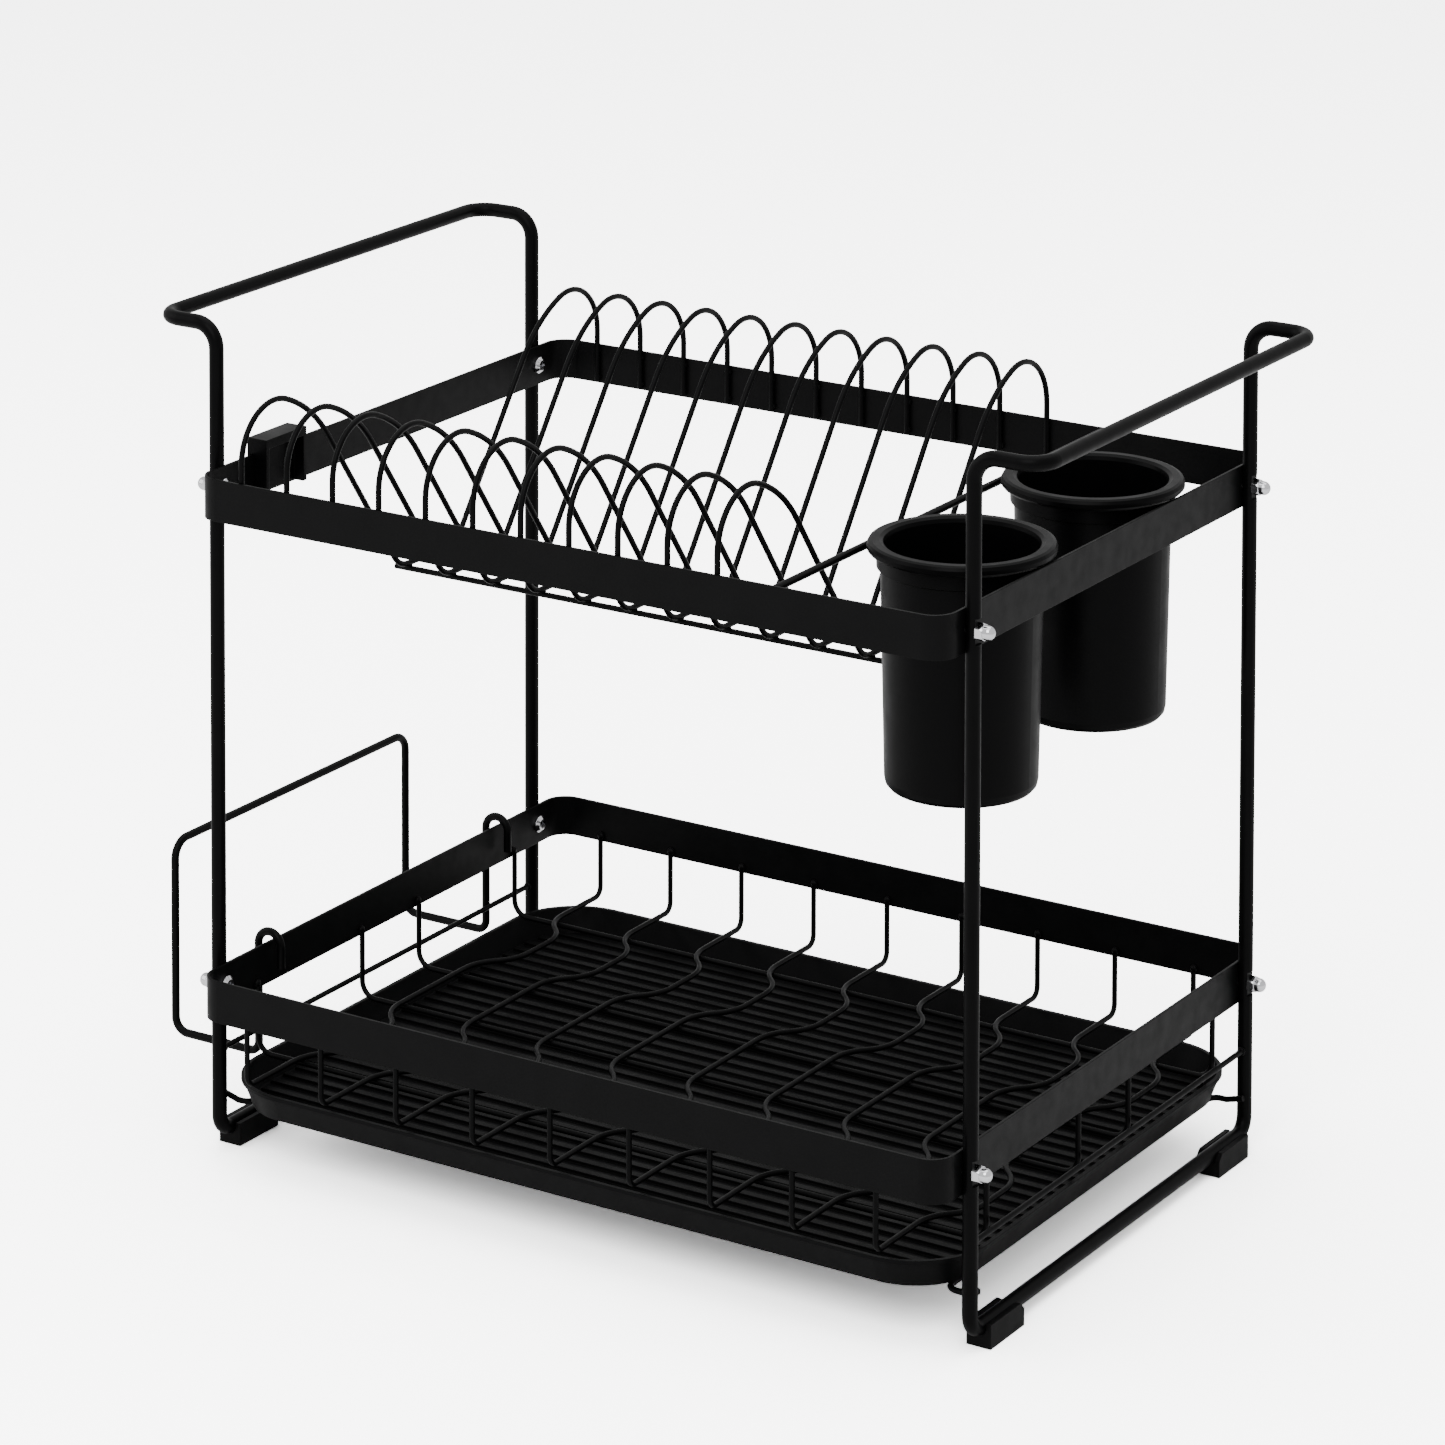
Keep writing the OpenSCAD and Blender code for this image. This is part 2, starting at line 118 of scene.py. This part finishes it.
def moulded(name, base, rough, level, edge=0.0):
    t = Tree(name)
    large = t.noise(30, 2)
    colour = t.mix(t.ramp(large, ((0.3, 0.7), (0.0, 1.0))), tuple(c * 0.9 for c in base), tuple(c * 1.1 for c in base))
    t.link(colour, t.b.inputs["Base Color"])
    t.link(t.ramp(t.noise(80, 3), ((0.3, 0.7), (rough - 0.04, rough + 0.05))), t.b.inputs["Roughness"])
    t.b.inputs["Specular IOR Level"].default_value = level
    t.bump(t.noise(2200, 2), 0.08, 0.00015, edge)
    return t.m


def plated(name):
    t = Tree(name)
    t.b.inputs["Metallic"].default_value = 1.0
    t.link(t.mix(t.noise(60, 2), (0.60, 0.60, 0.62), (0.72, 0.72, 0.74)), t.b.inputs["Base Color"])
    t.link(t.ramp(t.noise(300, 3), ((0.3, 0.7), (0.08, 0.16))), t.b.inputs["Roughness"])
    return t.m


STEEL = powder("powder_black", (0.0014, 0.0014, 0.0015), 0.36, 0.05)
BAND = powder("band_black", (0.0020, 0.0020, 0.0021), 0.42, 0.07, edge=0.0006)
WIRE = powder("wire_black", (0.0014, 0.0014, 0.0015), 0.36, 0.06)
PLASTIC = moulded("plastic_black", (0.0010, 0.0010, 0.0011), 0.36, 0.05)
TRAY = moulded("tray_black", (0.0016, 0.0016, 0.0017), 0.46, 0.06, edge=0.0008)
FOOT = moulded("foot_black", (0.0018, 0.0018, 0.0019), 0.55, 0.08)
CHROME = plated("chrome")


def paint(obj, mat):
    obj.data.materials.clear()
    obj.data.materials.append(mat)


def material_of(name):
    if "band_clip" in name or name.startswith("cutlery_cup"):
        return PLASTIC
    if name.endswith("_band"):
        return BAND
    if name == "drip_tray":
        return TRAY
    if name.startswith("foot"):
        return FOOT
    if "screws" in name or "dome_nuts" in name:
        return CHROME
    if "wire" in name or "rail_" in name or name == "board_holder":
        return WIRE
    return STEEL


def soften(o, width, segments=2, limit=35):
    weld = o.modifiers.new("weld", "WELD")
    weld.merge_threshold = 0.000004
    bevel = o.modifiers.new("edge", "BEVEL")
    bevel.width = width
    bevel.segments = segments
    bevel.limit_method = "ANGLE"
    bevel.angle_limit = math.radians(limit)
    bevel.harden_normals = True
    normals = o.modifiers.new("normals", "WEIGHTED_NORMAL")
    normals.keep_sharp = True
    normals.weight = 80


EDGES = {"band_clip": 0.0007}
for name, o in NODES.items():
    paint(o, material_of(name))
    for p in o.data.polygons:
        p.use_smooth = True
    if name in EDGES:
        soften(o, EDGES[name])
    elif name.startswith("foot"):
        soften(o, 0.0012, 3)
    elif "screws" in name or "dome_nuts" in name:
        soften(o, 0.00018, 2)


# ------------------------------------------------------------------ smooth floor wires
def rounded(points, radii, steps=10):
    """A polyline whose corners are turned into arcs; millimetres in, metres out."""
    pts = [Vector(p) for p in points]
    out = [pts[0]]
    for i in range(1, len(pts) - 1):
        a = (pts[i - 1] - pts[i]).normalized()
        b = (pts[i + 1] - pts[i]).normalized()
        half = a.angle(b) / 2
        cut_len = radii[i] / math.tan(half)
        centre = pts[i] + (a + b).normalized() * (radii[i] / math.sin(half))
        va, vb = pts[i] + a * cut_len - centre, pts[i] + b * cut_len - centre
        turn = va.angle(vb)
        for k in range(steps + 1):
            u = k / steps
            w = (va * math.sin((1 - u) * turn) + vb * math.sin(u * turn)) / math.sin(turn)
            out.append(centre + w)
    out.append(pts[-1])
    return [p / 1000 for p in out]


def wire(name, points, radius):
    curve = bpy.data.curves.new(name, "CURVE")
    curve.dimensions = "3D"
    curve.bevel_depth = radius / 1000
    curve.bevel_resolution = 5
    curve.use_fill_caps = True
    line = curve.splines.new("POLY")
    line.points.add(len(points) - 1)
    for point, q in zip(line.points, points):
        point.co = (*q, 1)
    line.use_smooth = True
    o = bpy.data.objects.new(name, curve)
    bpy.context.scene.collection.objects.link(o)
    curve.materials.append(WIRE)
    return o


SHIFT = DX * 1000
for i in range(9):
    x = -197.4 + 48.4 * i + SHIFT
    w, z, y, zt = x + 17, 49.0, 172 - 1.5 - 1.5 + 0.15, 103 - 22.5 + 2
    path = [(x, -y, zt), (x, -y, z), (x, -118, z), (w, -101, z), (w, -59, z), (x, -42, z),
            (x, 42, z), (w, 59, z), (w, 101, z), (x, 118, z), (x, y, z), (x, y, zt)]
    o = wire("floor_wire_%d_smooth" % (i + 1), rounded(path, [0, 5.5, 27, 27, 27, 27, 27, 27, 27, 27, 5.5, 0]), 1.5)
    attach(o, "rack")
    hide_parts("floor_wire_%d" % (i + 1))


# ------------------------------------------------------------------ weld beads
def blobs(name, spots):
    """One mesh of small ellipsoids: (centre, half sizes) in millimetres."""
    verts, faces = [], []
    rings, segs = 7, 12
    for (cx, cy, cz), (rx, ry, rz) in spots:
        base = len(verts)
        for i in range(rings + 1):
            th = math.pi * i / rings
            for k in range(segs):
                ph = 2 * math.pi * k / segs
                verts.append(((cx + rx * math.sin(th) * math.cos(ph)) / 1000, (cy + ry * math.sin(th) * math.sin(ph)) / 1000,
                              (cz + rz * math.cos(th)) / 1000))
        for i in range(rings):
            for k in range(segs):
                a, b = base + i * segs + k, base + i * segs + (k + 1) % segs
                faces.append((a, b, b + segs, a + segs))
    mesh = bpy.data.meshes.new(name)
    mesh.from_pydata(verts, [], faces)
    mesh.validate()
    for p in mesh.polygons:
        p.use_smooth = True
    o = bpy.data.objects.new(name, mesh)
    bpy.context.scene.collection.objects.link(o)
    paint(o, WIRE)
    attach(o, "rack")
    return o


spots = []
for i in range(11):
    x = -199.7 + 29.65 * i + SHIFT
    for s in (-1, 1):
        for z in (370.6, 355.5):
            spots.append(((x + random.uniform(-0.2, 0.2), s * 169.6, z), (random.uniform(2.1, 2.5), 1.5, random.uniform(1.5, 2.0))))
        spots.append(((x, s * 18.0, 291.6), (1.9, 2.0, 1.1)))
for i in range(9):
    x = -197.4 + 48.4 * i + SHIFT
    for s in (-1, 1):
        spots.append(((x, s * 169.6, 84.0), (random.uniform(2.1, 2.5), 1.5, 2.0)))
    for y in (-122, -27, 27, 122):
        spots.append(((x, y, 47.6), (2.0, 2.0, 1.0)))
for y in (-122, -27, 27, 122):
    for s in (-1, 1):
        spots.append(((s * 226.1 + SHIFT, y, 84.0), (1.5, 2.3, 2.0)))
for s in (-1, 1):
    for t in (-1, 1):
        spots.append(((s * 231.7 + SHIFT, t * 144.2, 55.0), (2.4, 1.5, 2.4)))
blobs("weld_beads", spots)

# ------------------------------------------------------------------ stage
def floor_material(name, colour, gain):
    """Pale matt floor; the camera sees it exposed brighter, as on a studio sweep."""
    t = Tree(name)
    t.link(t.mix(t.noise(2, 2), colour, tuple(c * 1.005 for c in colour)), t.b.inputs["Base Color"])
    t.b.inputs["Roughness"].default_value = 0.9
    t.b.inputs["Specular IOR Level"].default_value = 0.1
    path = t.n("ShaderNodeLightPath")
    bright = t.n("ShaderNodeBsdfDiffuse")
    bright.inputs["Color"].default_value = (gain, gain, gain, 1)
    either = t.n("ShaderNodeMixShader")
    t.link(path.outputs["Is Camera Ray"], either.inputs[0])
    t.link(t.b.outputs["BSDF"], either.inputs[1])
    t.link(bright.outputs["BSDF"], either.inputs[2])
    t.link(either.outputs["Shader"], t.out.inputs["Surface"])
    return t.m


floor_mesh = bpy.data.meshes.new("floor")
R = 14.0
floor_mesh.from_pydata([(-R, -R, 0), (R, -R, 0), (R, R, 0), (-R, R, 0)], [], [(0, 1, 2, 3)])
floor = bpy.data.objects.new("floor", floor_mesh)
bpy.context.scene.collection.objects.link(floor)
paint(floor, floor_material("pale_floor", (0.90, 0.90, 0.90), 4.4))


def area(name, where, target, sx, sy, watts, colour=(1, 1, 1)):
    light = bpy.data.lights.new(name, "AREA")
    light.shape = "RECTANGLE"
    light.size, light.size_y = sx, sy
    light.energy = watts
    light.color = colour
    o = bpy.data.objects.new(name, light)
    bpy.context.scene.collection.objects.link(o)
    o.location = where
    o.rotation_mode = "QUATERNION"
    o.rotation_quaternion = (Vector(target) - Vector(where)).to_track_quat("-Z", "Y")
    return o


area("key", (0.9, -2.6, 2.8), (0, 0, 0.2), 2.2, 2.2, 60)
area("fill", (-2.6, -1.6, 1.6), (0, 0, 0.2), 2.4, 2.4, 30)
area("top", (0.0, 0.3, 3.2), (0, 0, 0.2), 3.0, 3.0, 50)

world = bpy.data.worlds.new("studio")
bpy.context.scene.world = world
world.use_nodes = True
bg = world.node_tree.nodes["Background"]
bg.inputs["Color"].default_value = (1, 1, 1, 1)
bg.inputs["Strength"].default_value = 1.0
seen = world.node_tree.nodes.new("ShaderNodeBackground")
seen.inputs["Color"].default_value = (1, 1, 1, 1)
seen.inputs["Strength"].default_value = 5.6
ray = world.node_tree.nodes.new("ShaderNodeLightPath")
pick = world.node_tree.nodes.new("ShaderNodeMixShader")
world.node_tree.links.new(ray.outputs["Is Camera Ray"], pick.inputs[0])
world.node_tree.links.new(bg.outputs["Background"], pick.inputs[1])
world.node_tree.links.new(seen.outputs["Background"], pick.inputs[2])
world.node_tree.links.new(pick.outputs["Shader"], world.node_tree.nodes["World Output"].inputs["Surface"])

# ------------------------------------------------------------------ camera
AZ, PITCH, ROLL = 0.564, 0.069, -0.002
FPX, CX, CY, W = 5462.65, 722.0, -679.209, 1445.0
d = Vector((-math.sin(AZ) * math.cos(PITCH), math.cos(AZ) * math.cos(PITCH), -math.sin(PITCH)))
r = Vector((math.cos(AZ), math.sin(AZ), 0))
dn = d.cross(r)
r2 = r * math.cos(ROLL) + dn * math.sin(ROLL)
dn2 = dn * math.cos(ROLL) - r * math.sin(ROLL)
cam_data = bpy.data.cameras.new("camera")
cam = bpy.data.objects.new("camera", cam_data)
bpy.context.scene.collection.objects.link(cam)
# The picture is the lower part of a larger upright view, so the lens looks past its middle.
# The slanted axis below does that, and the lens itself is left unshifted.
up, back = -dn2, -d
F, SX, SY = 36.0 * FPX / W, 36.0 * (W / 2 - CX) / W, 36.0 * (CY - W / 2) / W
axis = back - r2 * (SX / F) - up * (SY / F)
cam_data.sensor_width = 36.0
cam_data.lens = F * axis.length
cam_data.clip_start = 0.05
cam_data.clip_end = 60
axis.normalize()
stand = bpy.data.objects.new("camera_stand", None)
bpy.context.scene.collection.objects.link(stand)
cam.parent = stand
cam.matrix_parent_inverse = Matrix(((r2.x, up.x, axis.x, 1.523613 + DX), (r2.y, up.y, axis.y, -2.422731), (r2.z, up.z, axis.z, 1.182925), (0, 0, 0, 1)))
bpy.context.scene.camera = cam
::::
- STATED PROBLEM
Only the lines from the top of the data through the line that contains "return STEEL" should be quoted, exactly as they stand.

- COMPLETE RESPONSE
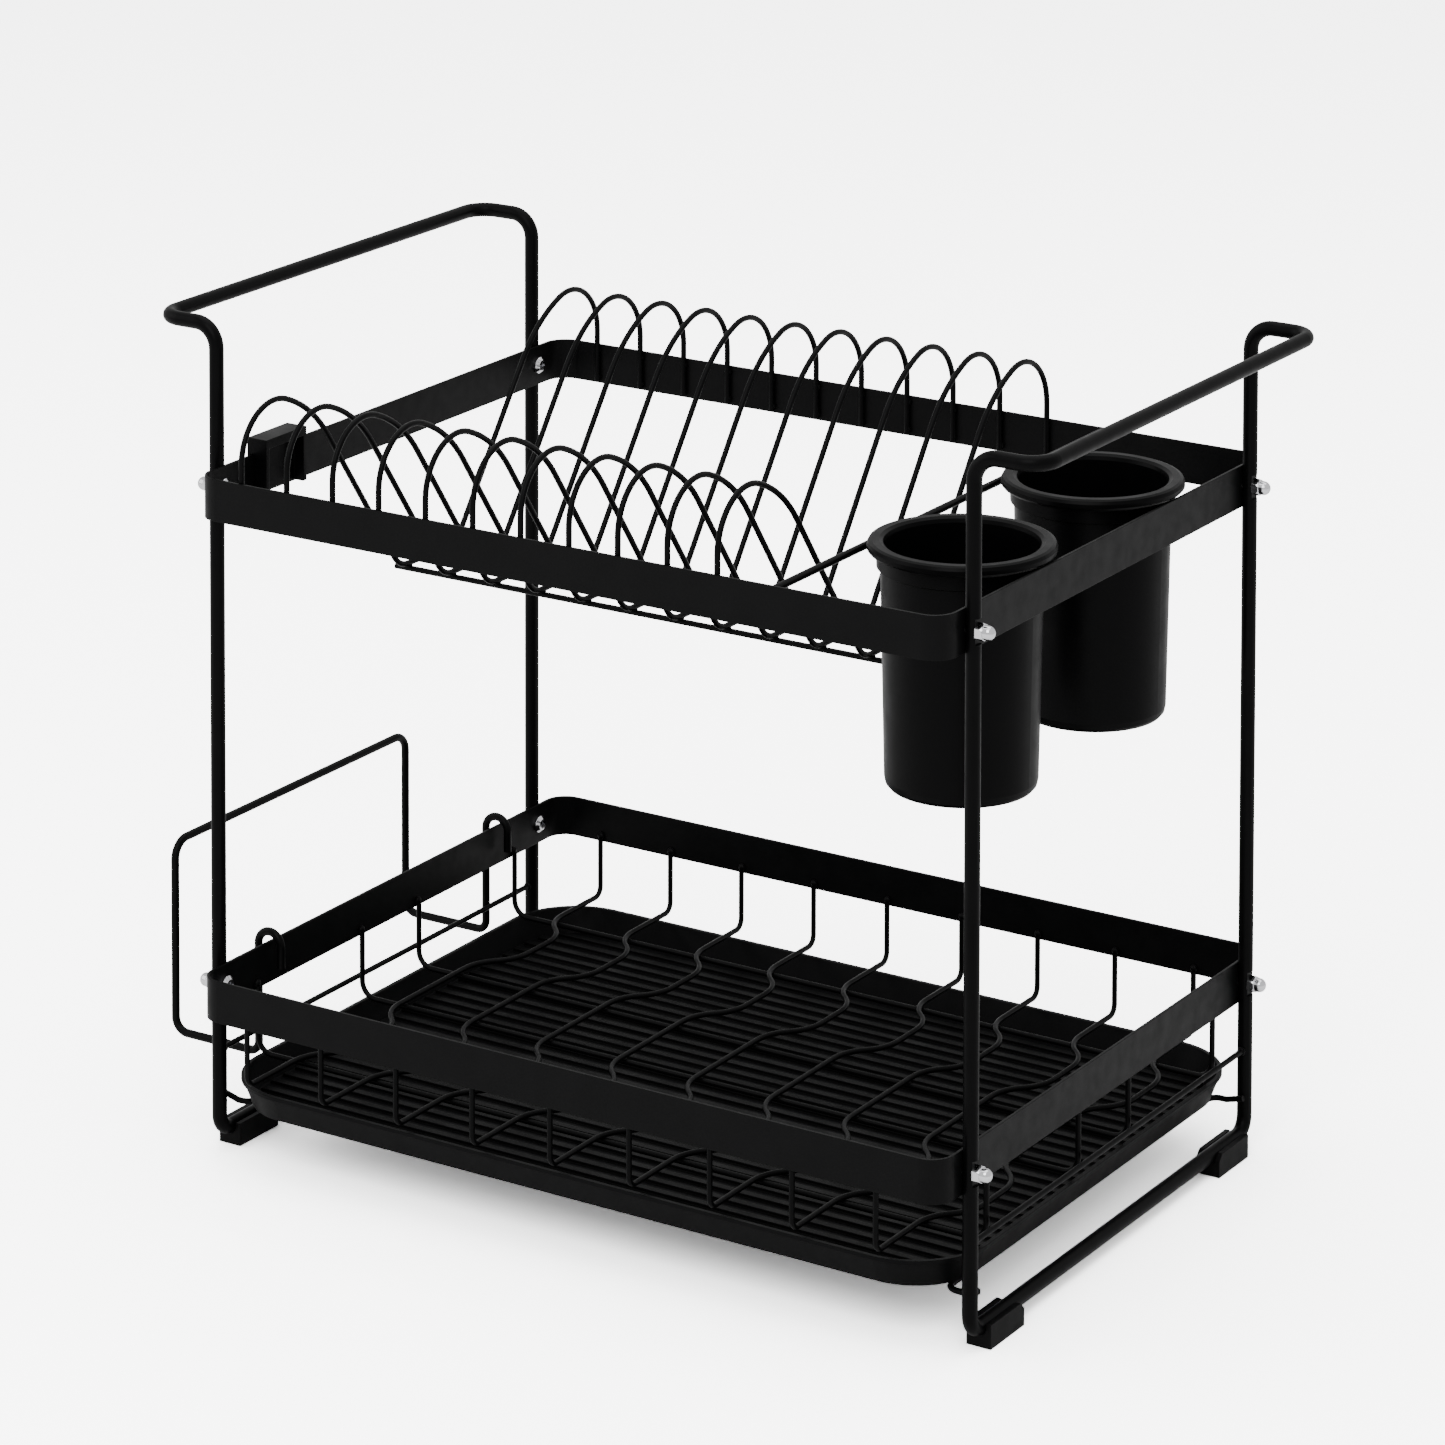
Keep writing the OpenSCAD and Blender code for this image. This is part 2, starting at line 118 of scene.py. This part finishes it.
def moulded(name, base, rough, level, edge=0.0):
    t = Tree(name)
    large = t.noise(30, 2)
    colour = t.mix(t.ramp(large, ((0.3, 0.7), (0.0, 1.0))), tuple(c * 0.9 for c in base), tuple(c * 1.1 for c in base))
    t.link(colour, t.b.inputs["Base Color"])
    t.link(t.ramp(t.noise(80, 3), ((0.3, 0.7), (rough - 0.04, rough + 0.05))), t.b.inputs["Roughness"])
    t.b.inputs["Specular IOR Level"].default_value = level
    t.bump(t.noise(2200, 2), 0.08, 0.00015, edge)
    return t.m


def plated(name):
    t = Tree(name)
    t.b.inputs["Metallic"].default_value = 1.0
    t.link(t.mix(t.noise(60, 2), (0.60, 0.60, 0.62), (0.72, 0.72, 0.74)), t.b.inputs["Base Color"])
    t.link(t.ramp(t.noise(300, 3), ((0.3, 0.7), (0.08, 0.16))), t.b.inputs["Roughness"])
    return t.m


STEEL = powder("powder_black", (0.0014, 0.0014, 0.0015), 0.36, 0.05)
BAND = powder("band_black", (0.0020, 0.0020, 0.0021), 0.42, 0.07, edge=0.0006)
WIRE = powder("wire_black", (0.0014, 0.0014, 0.0015), 0.36, 0.06)
PLASTIC = moulded("plastic_black", (0.0010, 0.0010, 0.0011), 0.36, 0.05)
TRAY = moulded("tray_black", (0.0016, 0.0016, 0.0017), 0.46, 0.06, edge=0.0008)
FOOT = moulded("foot_black", (0.0018, 0.0018, 0.0019), 0.55, 0.08)
CHROME = plated("chrome")


def paint(obj, mat):
    obj.data.materials.clear()
    obj.data.materials.append(mat)


def material_of(name):
    if "band_clip" in name or name.startswith("cutlery_cup"):
        return PLASTIC
    if name.endswith("_band"):
        return BAND
    if name == "drip_tray":
        return TRAY
    if name.startswith("foot"):
        return FOOT
    if "screws" in name or "dome_nuts" in name:
        return CHROME
    if "wire" in name or "rail_" in name or name == "board_holder":
        return WIRE
    return STEEL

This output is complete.